Tommy Moss and I were in fifth place after Day One, and hit the lake on Day Two with a great deal of confidence. We hadn’t fished our best spot where we’d caught gigantic slabs on a practice day because of the wind on Friday. So Saturday morning, with the wind down, we went directly to our “big fish hole.”

Get the net, get the net, is all we were thinking as we got our poles and gear ready for the start time. In fact, I believe Tommy must have adjusted the position of the dipnet half a dozen times before we started, just knowing we’d need it immediately when the start-fishing time came.
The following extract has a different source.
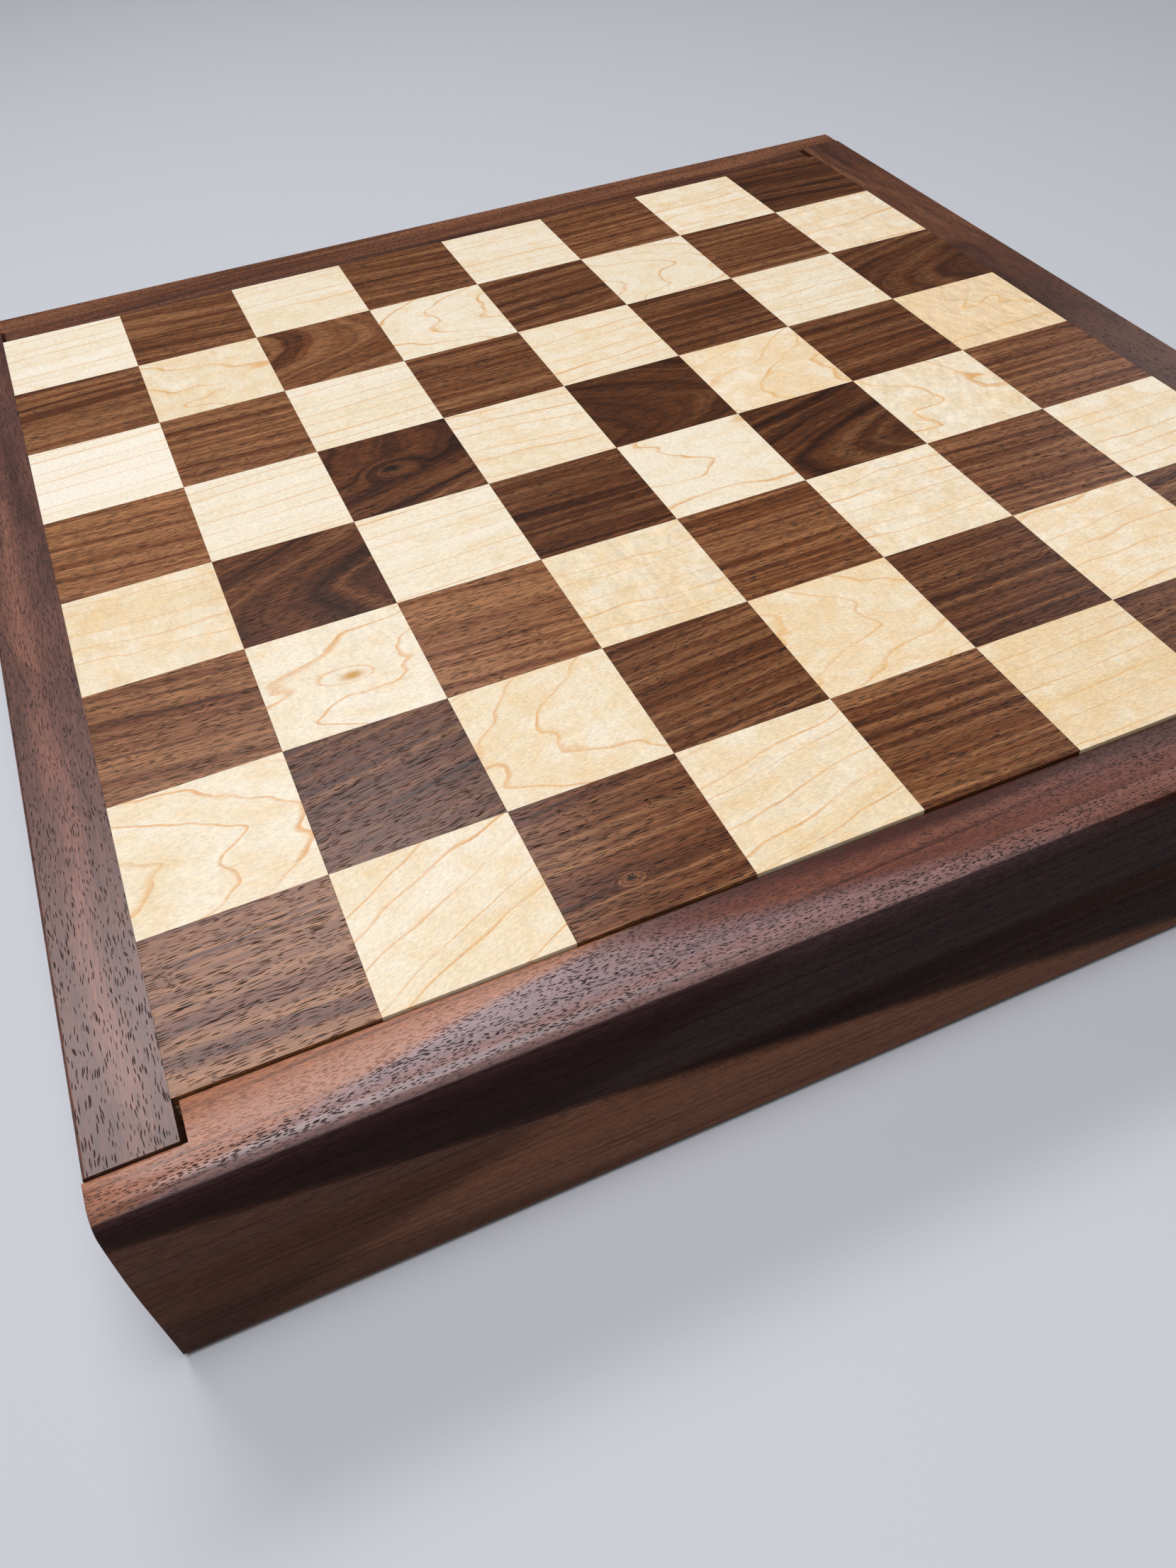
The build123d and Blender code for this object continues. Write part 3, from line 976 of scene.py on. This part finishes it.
QUARTER, RIFT, FLAT, LOOPED = Sawing
FIGURES: dict[str, Figure] = {
    "a2": Figure(LOOPED, 1, 4, 0.1, 0.3), "b1": Figure(RIFT, -1, 24, 0.1, 0.3),
    "d1": Figure(RIFT, 1, 8, 0.0, 0.5, 0.2), "f1": Figure(QUARTER, 1, 3, -0.1, 0.8),
    "c2": Figure(LOOPED, -1, 12, 0.05, 0.45), "e2": Figure(LOOPED, 1, -8, 0.3, 0.7),
    "g2": Figure(RIFT, -1, 0, 0.8, 0.7), "b3": Figure(FLAT, 1, 0, 0.1, 0.1, 0.3, (2.0, 2.0, 8.0)),
    "d3": Figure(RIFT, 1, 3, 0.0, 0.5, 0.5), "f3": Figure(RIFT, -1, -3, 0.45, 0.45, 0.4),
    "h3": Figure(RIFT, 1, 2, 0.85, 0.4, 0.3), "a4": Figure(RIFT, 1, 0, -0.05, 0.5, 0.35),
    "c4": Figure(QUARTER, 1, 2, 0.2), "e4": Figure(FLAT, -1, -14, 0.3, 0.1),
    "g4": Figure(FLAT, 1, -22, 0.5, 0.4, 0.6), "b5": Figure(QUARTER, 1, 4, 0.3, -0.1),
    "d5": Figure(RIFT, -1, 0, 0.1, 0.3), "f5": Figure(LOOPED, 1, 0, 0.85, 0.8),
    "h5": Figure(FLAT, -1, 18, 0.6, 1.2, 0.8), "a6": Figure(QUARTER, 1, 3, 0.8, -0.5),
    "c6": Figure(QUARTER, -1, 2, 0.2), "e6": Figure(RIFT, 1, 0, 0.4, 0.35),
    "g6": Figure(RIFT, -1, 2, 0.4, 0.35), "b7": Figure(FLAT, 1, 0, 0.1, 0.5, 0.3),
    "d7": Figure(LOOPED, -1, 6, 0.2, 0.1), "f7": Figure(LOOPED, 1, -6, 0.3, 0.2),
    "h7": Figure(RIFT, 1, 0, 0.95, 0.6, 0.5), "a8": Figure(QUARTER, 1, 2, 0.7),
    "c8": Figure(RIFT, 1, 0, 0.3, 0.2), "e8": Figure(QUARTER, -1, 0, 0.3, 0.2),
    "g8": Figure(RIFT, -1, 1, 0.9, 0.5), "a1": Figure(RIFT, 1, 2, 0.35),
    "c1": Figure(RIFT, -1, 0, 0.2, 0.0, 0.2, (-4.0, 9.0, 3.0)), "e1": Figure(QUARTER, 1, 0, 0.2),
    "b2": Figure(RIFT, 1, 9), "d2": Figure(QUARTER, 1, 5, 0.1), "f2": Figure(QUARTER, -1, 2),
    "a3": Figure(RIFT, 1, -2, 0.35), "c3": Figure(RIFT, -1, 0, 0.5),
    "e3": Figure(QUARTER, 1, 0, 0.35), "g3": Figure(QUARTER, 1, -2, 0.25),
    "b4": Figure(FLAT, 1, 6), "d4": Figure(RIFT, -1, 3, -0.05), "f4": Figure(FLAT, 1, 0, -0.15),
    "h4": Figure(QUARTER, 1, 0, 0.3), "a5": Figure(RIFT, 1, 0, 0.55),
    "c5": Figure(FLAT, -1, knot=(-3.0, -1.0, 9.0)), "e5": Figure(FLAT, 1, 3, -0.2),
    "g5": Figure(RIFT, 1, 0, 0.1), "b6": Figure(RIFT, 1, 2, 0.35), "d6": Figure(QUARTER, 1, 0, 0.2),
    "f6": Figure(QUARTER, -1, 1, 0.05), "h6": Figure(FLAT, 1, 0, -0.1),
    "a7": Figure(RIFT, 1, 0, 0.3), "c7": Figure(FLAT, -1, 0, 0.3), "e7": Figure(RIFT, 1, 2, 0.1),
    "g7": Figure(QUARTER, -1, 0, 0.2), "b8": Figure(RIFT, -1, 0, 0.25),
    "d8": Figure(RIFT, 1, 0, 0.2), "f8": Figure(QUARTER, 1, 2, 0.3), "h8": Figure(RIFT, 1, 0, -0.1),
}


@dataclass
class PlayingBoard:
    """The squares, each a block of wood of its own."""

    squares_a_side: int = 8
    square: float = 44.45
    ease: float = 0.08  # softened edge of every square
    nudge: float = 6.0  # how far the tree's centre strays from square to square
    seed: int = 11
    log_length: float = 900.0  # mm of pattern that the squares are cut from
    body: str = "case"
    low: Vector = field(init=False)
    high: Vector = field(init=False)
    near: float = field(init=False)  # the near edge, had the first rank its full length

    def __post_init__(self) -> None:
        """Reads the field's corners from the squares of the first and last file."""
        self.low, self.high = box_mm("file_a_walnut")[0], box_mm("file_h_walnut")[1]
        self.near = self.high.y - self.squares_a_side * self.square

    def tree(self) -> Tree:
        """Builds the tree that lays every second square of the field, and returns it."""
        nodes, given = new_group("squares of one wood", {
            "Field corner": "Vector", "Squares a side": "Int", "Square": "Float",
            "Thickness": "Float", "Near edge": "Float", "First square": "Int",
            "Wood": "Material"}, "Squares")
        tree, count, side = nodes.tree, given["Squares a side"], given["Square"]
        thick = given["Thickness"]
        span = nodes.math("MULTIPLY", nodes.math("SUBTRACT", count, 1.0), side)
        centres = add(tree, "GeometryNodeMeshGrid", None,
                      {"Size X": span, "Size Y": span, "Vertices X": count, "Vertices Y": count})
        index = add(tree, "GeometryNodeInputIndex")
        column = nodes.math("FLOOR", nodes.math("DIVIDE", index, count))
        rank = nodes.math("FLOORED_MODULO", index, count)
        parity = nodes.math("FLOORED_MODULO", nodes.math("ADD", column, rank), 2.0)
        wanted = add(tree, "FunctionNodeCompare", {"data_type": "FLOAT", "operation": "EQUAL"},
                     {0: parity, 1: given["First square"], "Epsilon": 0.1})
        block = add(tree, "GeometryNodeMeshCube", None, {"Size": nodes.join(side, side, thick)})
        half_field = nodes.math("MULTIPLY", count, side)
        middle = nodes.vector("MULTIPLY_ADD", nodes.join(half_field, half_field, thick), MIDDLE,
                              given["Field corner"])
        laid = add(tree, "GeometryNodeInstanceOnPoints", None,
                   {"Points": centres, "Selection": wanted, "Instance": block})
        real = add(tree, "GeometryNodeRealizeInstances", None, {0: laid})
        placed = add(tree, "GeometryNodeSetPosition", None, {"Geometry": real, "Offset": middle})
        x, y, z = nodes.parts(add(tree, "GeometryNodeInputPosition"))
        sawn = nodes.join(x, nodes.math("MAXIMUM", y, given["Near edge"]), z)
        trimmed = add(tree, "GeometryNodeSetPosition", None, {"Geometry": placed, "Position": sawn})
        end_group(nodes, trimmed, given["Wood"])
        return tree

    def lay(self, name: str, tree: Tree, first: int, wood: Material) -> Object:
        """Lays the squares of one wood and eases their edges.

        Args:
            name: the piece's name.
            tree: the tree that lays squares.
            first: 0 where the near left square is of this wood, else 1.
            wood: the squares' material.

        Returns:
            The squares as one plain mesh.
        """
        piece = new_object(name, bmesh.new())
        corner = (self.low.x, self.near, self.low.z)
        run_group(piece, tree, {
            "Field corner": [c * MM for c in corner], "Squares a side": self.squares_a_side,
            "Square": self.square * MM, "Thickness": (self.high.z - self.low.z) * MM,
            "Near edge": self.low.y * MM, "First square": first, "Wood": wood})
        soften(piece, self.ease, 2)
        return plain(piece)

    def figure(self, name: str) -> Figure:
        """Gives a square's figure, or for one that isn't listed, one drawn by a seed of its own."""
        draw = random.Random(f"{name} {self.seed}")
        return FIGURES.get(name) or Figure(
            draw.choice((QUARTER, RIFT)), draw.choice((-1, 1)), draw.uniform(-3, 5),
            draw.uniform(-0.2, 0.25), draw.uniform(0.0, 0.4), draw.uniform(0.0, 0.2))

    def grow(self, piece: Object) -> None:
        """Writes on every face of the squares how its block was sawn."""
        names = SquareCuts()
        attributes = piece.data.attributes
        for name in names.vectors():
            attributes.new(name, "FLOAT_VECTOR", "FACE")
        attributes.new(names.lean, "FLOAT", "FACE")
        layers = [attributes[name].data for name in names.vectors()]
        lean = attributes[names.lean].data
        for polygon in piece.data.polygons:
            column, rank = [min(int((polygon.center[i] / MM - start) / self.square),
                                self.squares_a_side - 1)
                            for i, start in enumerate((self.low.x, self.near))]
            name = f"{chr(ord('a') + column)}{rank + 1}"
            figure = self.figure(name)
            draw = random.Random(f"{name} place {self.seed}")
            across, down, taper = figure.sawing.value
            nudge = draw.uniform(-self.nudge, self.nudge)
            middle = ((column + 0.5) * self.square + self.low.x,
                      self.near + (rank + 0.5) * self.square, self.high.z)
            seed = [draw.uniform(0, self.log_length) for _ in range(3)]
            pith = (figure.side * across + nudge, down, taper * draw.choice((-1, 1)))
            shade = (figure.tone, figure.gold, figure.curl)
            for layer, value in zip(layers, (middle, seed, pith, shade, figure.knot)):
                layer[polygon.index].vector = value
            lean[polygon.index].value = math.radians(figure.lean)

    def build(self) -> None:
        """Builds the squares of both woods."""
        tree = self.tree()
        for wood, timber, first in (("walnut", WALNUT_SQUARE, 0), ("maple", MAPLE_SQUARE, 1)):
            piece = self.lay(f"{wood}_squares", tree, first, timber.material(timber.name, SquareCuts()))
            self.grow(piece)
            register(piece, self.body, f"{wood}_square",
                     *[f"file_{chr(ord('a') + column)}_{wood}" for column in range(self.squares_a_side)])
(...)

We did almost immediately start catching fish. They were just too short to weigh. Hey, we weren’t worried. Heck, on practice day our trolling motor would only go around in circles, and we were catching 2.5 pound fish coming and going — laughing and playing — “oh, it’s just another 2-pounder” — never bothering with the net.

So we were confident that we’d find the big fish soon in the area where we started Day Two. Two hours into catching nothing but short fish — we may have had three or four just barely legal fish in the boat by then — I pushed the panic button and suggested that we go back to the area we’d fished the day before.

“No sir,” my partner, who was running the trolling motor, said. “Not until we get seven legal keepers out of here.”

Well, finally, with an hour left to fish, we moved to the area where we’d had success the day before. A fellow competitor was in the area and told us “the big fish bit really good out here this morning,” but that they had just turned off.

We went from within striking distance to win the championship — 5th place — to 23rd place overall. How do you go from 5th to 23rd? Practically every other team did just the reverse. Saturday was their best day, where Saturday was a nightmare for Tommy and me.

Hey, that’s fishing, and it doesn’t keep us from loading right back up and trying ‘em again. I know darn well Tommy and I will catch ’em as big as they grow at Arkabutla, Oct. 22, and at Chotard, Nov. 12. We may have to arm wrestle over who’s going to run the trolling motor and where we’re going to fish, but we’ll get it figured out.